* _Your task_
Copy exactly the lines of the records below, and only those lines, beginning with the line that contains "Reconstruct the object" and ending with the line that contains "two folding benches.".

* _Stored rows_

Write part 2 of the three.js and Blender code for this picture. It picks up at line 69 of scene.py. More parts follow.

--

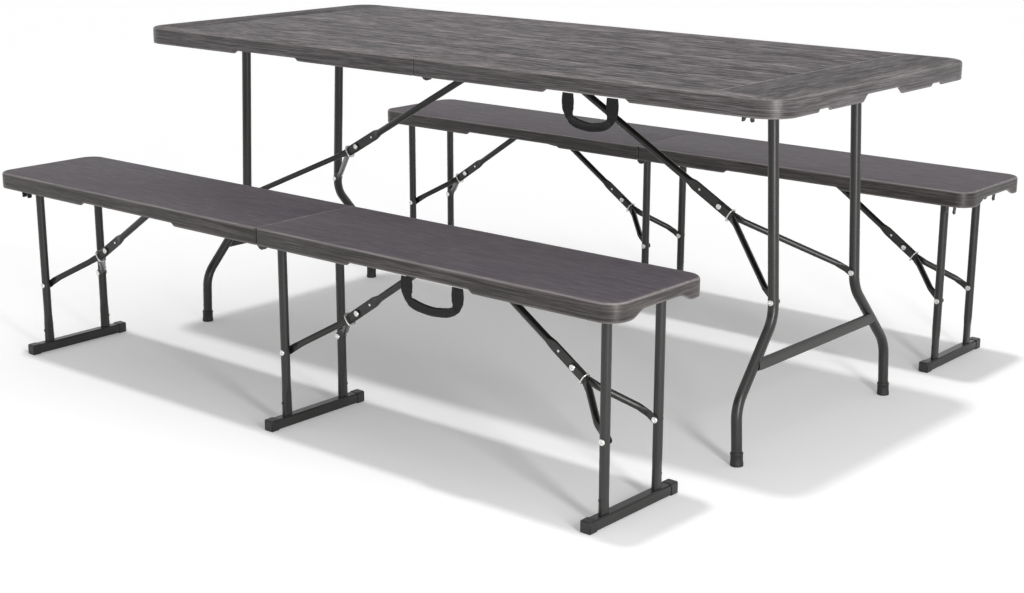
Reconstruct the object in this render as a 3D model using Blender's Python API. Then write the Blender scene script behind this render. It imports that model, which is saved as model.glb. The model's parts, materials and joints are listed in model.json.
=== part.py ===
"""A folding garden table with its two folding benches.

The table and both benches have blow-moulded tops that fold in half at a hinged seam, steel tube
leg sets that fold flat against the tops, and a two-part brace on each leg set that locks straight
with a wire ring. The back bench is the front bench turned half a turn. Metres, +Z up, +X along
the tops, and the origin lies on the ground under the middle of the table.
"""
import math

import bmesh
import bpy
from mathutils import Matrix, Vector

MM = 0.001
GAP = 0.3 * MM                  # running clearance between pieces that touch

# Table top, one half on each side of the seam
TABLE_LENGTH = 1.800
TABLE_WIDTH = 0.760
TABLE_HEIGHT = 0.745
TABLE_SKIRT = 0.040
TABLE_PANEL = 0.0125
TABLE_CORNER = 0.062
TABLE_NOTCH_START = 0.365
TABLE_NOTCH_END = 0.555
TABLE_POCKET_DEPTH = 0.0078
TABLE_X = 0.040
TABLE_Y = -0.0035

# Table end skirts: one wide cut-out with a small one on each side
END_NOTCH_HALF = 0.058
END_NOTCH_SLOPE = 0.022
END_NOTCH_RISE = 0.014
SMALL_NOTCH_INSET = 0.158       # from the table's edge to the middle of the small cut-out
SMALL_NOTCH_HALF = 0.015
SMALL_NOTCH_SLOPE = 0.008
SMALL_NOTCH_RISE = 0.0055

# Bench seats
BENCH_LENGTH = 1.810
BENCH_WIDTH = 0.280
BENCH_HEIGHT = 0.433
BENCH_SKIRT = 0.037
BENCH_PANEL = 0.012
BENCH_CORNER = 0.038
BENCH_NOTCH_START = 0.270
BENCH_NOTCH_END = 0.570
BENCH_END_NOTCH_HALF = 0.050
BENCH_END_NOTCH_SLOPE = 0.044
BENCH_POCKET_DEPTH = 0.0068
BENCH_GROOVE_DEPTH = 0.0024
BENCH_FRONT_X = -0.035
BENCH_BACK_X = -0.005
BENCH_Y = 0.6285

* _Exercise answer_
Reconstruct the object in this render as a 3D model using Blender's Python API. Then write the Blender scene script behind this render. It imports that model, which is saved as model.glb. The model's parts, materials and joints are listed in model.json.
=== part.py ===
"""A folding garden table with its two folding benches.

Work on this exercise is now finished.